There is a reason why so many firms use FOSS products as the foundation for their proprietary tools. The flexibility and malleability of open-source software make it a perfect base for further development. Similarly, such software is unencumbered by the licensing and patenting issues that drive up transaction costs and slow innovation when attempting to build on existing proprietary tools. FOSS licenses typically assert no legal relationship between the user and the producer, making it easy for open-source software to do what the Internet already does best—transcend borders. Let’s return to zloirock, in Russia. Due to modern geopolitical affairs, it would be impossible for many US-based companies to license or pay for proprietary software he developed. Yet, all the firms listed at the start of this article continue to use core-js freely. This is only possible because core-js open-source. The lack of legal obligation or entanglement between the FOSS developer and the end user is a strength, but it is also a weakness that hampers the growth of the FOSS model.

FOSS but not Free

Almost by definition, FOSS projects are side projects for most people. Developers or enthusiasts with full-time jobs write the code for a feature they want and request a merge with the project. Corporations sometimes pay people to work on FOSS projects through awards, like Google Summer of Code. The employees of for-profit tech companies might also upstream modifications or innovations they develop while using an open-source product in their software or workflow. Corporate-backed FOSS projects hire developers using the money they charge to provide special support or additional add-ons for power users or other corporations. 8bit Solutions, developer of Bitwarden (which you should probably be using), and Red Hat, developer of Red Hat Enterprise Linux, are examples of this model. Some individuals can work on FOSS projects full-time through donations, but this is the exception rather than the norm.
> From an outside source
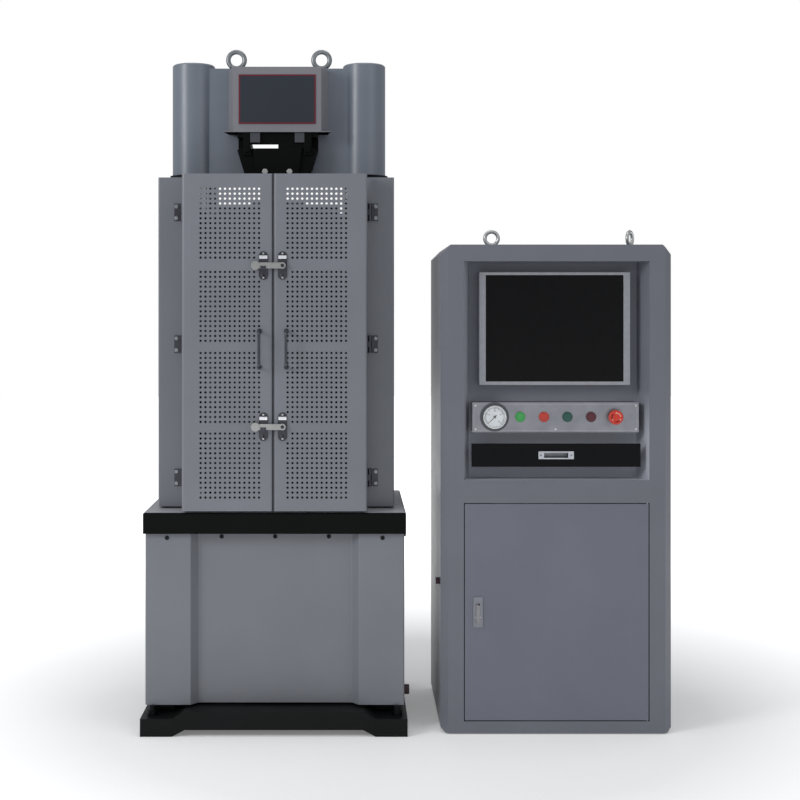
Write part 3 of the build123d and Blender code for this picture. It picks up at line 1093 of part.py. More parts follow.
def save(name, shape, x):
    solids = shape if isinstance(shape, list) else [shape]
    moved = [s for piece in solids for s in (Pos(x, 0, 0) * piece).solids()]
    whole = moved[0] if len(moved) == 1 else Compound(children=moved)
    whole.label = name
    export_step(whole, os.path.join("parts", name + ".step"))


os.makedirs("parts", exist_ok=True)
for name, shape in tower_nodes().items():
    save(name, shape, TOWER_X)
for name, shape in cabinet_nodes().items():
    save(name, shape, CABINET_X)
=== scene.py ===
"""Looks of the hydraulic testing machine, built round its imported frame.

Metres, +Z up, the machine's front towards -Y. The load frame is on the left, its control cabinet on the
right.
"""
import json
import math

import bpy
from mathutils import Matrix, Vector


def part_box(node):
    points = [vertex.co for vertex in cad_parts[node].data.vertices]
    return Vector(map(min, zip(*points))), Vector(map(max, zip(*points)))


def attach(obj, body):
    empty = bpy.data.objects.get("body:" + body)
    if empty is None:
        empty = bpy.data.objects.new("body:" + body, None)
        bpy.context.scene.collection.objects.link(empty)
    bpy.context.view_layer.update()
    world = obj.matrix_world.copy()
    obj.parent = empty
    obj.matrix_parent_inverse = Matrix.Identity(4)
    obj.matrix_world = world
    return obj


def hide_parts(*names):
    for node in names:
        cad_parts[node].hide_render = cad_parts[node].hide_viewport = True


MM = 0.001
STANDING = (math.pi / 2, 0, 0)         # stands what lies flat up on a front face
SAME_POINT = 0.02 * MM                 # points of a CAD mesh nearer than this are one
SAME_EDGE = 0.01 * MM                  # points of neighbouring cells nearer than this are one
FLAT_DEG, SMOOTH_DEG, SHARP_DEG = 0.4, 32, 35     # no edge up to, smoothed up to, rounded from

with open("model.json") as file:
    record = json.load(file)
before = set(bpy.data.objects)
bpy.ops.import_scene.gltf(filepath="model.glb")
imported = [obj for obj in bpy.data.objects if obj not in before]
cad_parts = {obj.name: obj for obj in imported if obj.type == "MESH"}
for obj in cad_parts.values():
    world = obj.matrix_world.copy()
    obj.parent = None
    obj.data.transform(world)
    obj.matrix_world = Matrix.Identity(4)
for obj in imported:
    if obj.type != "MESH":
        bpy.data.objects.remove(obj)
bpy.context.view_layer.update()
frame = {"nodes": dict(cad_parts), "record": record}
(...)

Supporting people working on essential but time-consuming FOSS projects is a challenge. In an ideal world with UBI or some other system that allows us to live in a manner approaching a post-scarcity society, those who enjoy software development would find projects they like to work on and contribute to them as much or as little as they like. zloirock would still be able to make ends meet even if no one wanted to donate to him or pay for his work. However, we exist within the capitalist system where people only get the means to eat or put food on the table if their work gets recognized as productive. Similarly, there can be much psychological distress when the community that uses a FOSS project disagrees with changes and harasses the developer. There’s also the risk that the entire Internet might temporarily collapse or have significant security vulnerabilities if there is only one maintainer for a critical system and they decide to abandon a project or are just slow to make a change. So, what is the best way to ensure that FOSS projects stay FOSS while also compensating the creators and ensuring the project is well maintained? That remains to be seen.

References

Benkler, Y. (2014). Peer production, the commons, and the future of the firm. Strategic Organization, 15(2), 264–274.

Hippel, E. von. (1988). The sources of innovation. Oxford University Press.

Hippel, E. von. (2017). Free innovation. MIT Press.